Next Week

April 26, 2013

Monetary policy meetings with press conferences at the Federal Reserve and European Central Bank headline next week’s central bank watch.  The ECB is widely expected to cut interest rates.  Other central bank policy meetings will be held in India, the Czech Republic and Romania.  Bank of Japan minutes will be published.

Several holidays will interrupt the rhythm of trading.  Golden Week commemorations will close Japanese markets on Monday for Showa Day and Friday for Constitution Day.  A wide range of markets will be closed Wednesday for May Day, including China, Germany, Italy, France, Portugal, Spain and Switzerland.  China stays closed through the balance of the week.

Purchasing managers surveys will be released for a slew of economies, mostly covering manufacturing but also construction in Germany and Britain, retail in Euroland, Germany, France and Italy, and also a smattering of service sector reports.

The U.S. has a busy schedule of data releases, featuring several labor market reports (the monthly jobs survey, ADP’s estimate of private jobs, jobless insurance claims, and productivity and unit labor costs).  Other releases are for personal spending and income, regional PMIs for New York, Milwaukee and Chicago, the Case Shiller house price index, the trade deficit, motor vehicle sales, construction spending, factory orders, and the Dallas Fed manufacturing index.

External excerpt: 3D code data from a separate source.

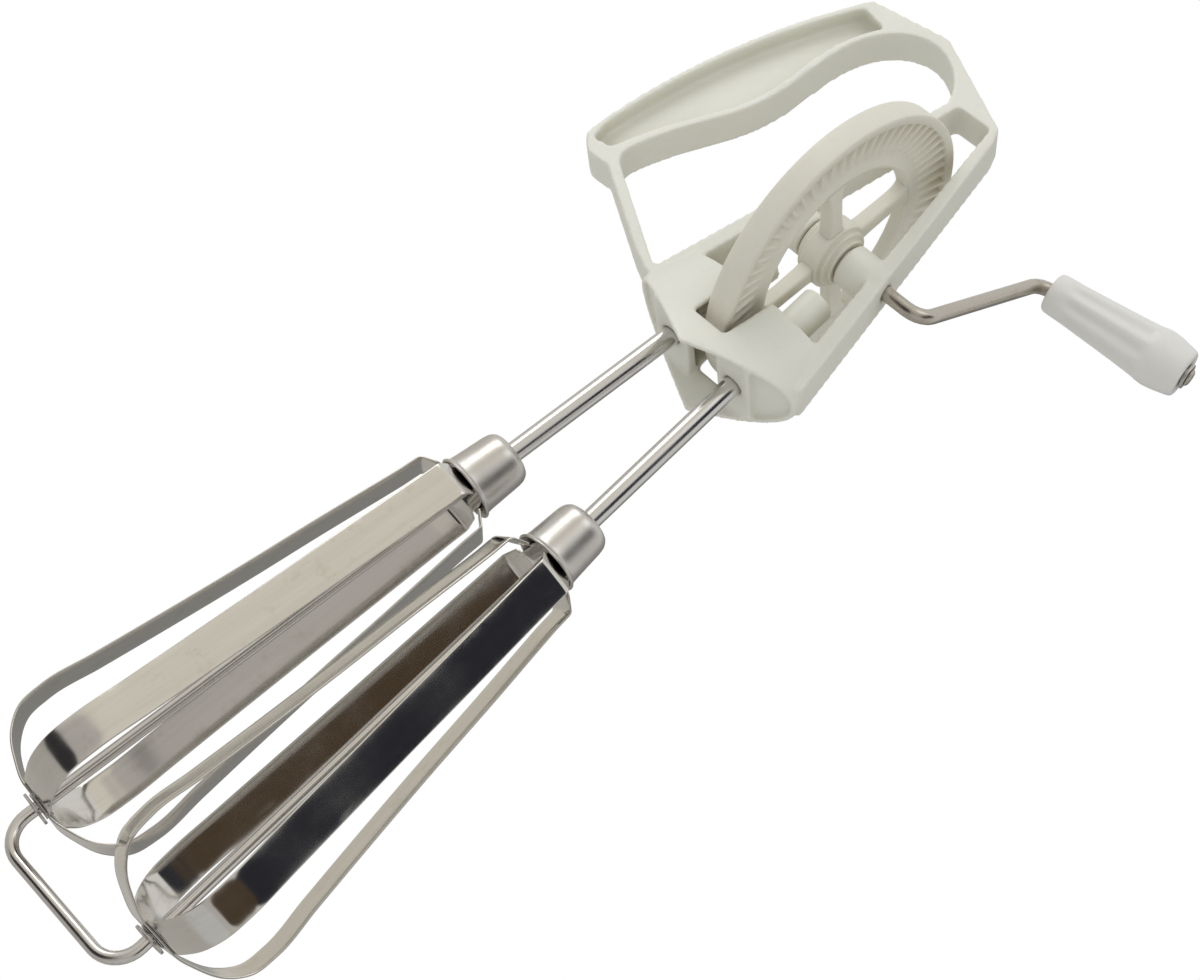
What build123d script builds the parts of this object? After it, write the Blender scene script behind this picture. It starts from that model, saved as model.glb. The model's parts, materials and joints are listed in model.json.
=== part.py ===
from build123d import *
import os
from math import atan, cos, degrees, pi, radians, sin, tan

# Hand-cranked rotary egg beater.  Millimetres, +Z up from the foot wire to the grip, +X to the crank
# side, +Y to the back.  The origin is under the middle of the foot wire.

# ---- driving dimensions ------------------------------------------------------------------------
# beater axes: both lie in the plane Y = 0 and lean towards each other going up
splay = degrees(atan(0.057))
tip_height = 13.2
tip_half_spread = 21.7

# wire frame and foot
wire_diameter = 3.2
foot_bend_radius = 7.5

# moulded frame
plate_half_depth = 5.5
rail_foot_height = 210.2
rail_foot_half_width = 27.0
rail_slope = 0.199
rail_width_low = 4.8
rail_width_high = 3.1
hood_lip_height = 196.6
hood_side_height = 208.6
hood_top_height = 223.2
hood_lip_depth = 16.2
hood_top_depth = 9.7
hood_wall = 1.5
slot_half_width = 5.2
slot_floor_height = 206.5
bridge_bottom = 203.2
bridge_thickness = 3.0
bridge_outer_half_width = 16.5
mouth_floor_inset = 1.6
mouth_floor_thickness = 1.3
shaft_seat_radius = 5.4
shaft_seat_rise = 0.35
pocket_depth = 4.8
hood_roof = 2.4

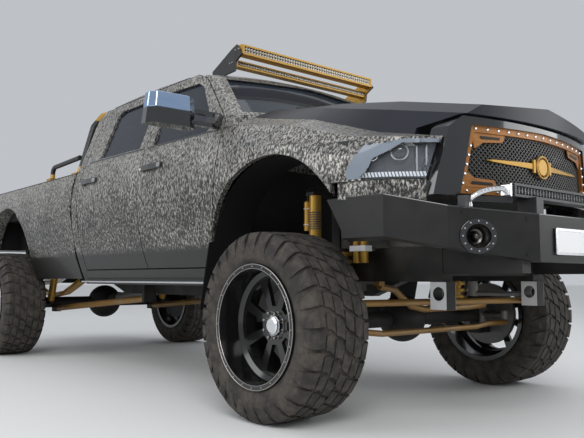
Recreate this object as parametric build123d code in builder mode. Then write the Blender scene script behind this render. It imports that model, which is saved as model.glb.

Canada will be reporting monthly GDP, producer prices and the trade balance.  Brazil releases the trade balance and industrial production.

Japan has many releases sandwiched between the aforementioned holidays — labor statistics, household spending, retail sales, industrial production, auto output and sales, housing starts, construction orders and the monetary base.

Elsewhere in Asia, data will be released on Hong Kong retail sales, the South Korean current account and industrial production, Malaysian, Singaporean and Thai producer prices, Indonesia’s and Thailand’s trade balance and consumer prices, and Singaporean unemployment.

Ezone sentiment data, consumer prices, labor statistics and producer prices arrive.  So do German, Spanish, Italian, and Belgian consumer prices, German and Greek retail sales, Portuguese and German consumer confidence, German labor statistics, Greek producer prices, and Belgian GDP.

Consumer confidence, money growth and mortgage approvals are British data arrivals next week.  Iceland reports consumer prices and the trade numbers, while Norway releases retail sales.

Australia and New Zealand building permits arrive.  Other Australian data cover new home sales, private credit growth, producer prices and GDP.  New Zealand and South Africa release monetary statistics.  New Zealand reports business sentiment, while Turkey releases trade figures and both the CPI and PPI.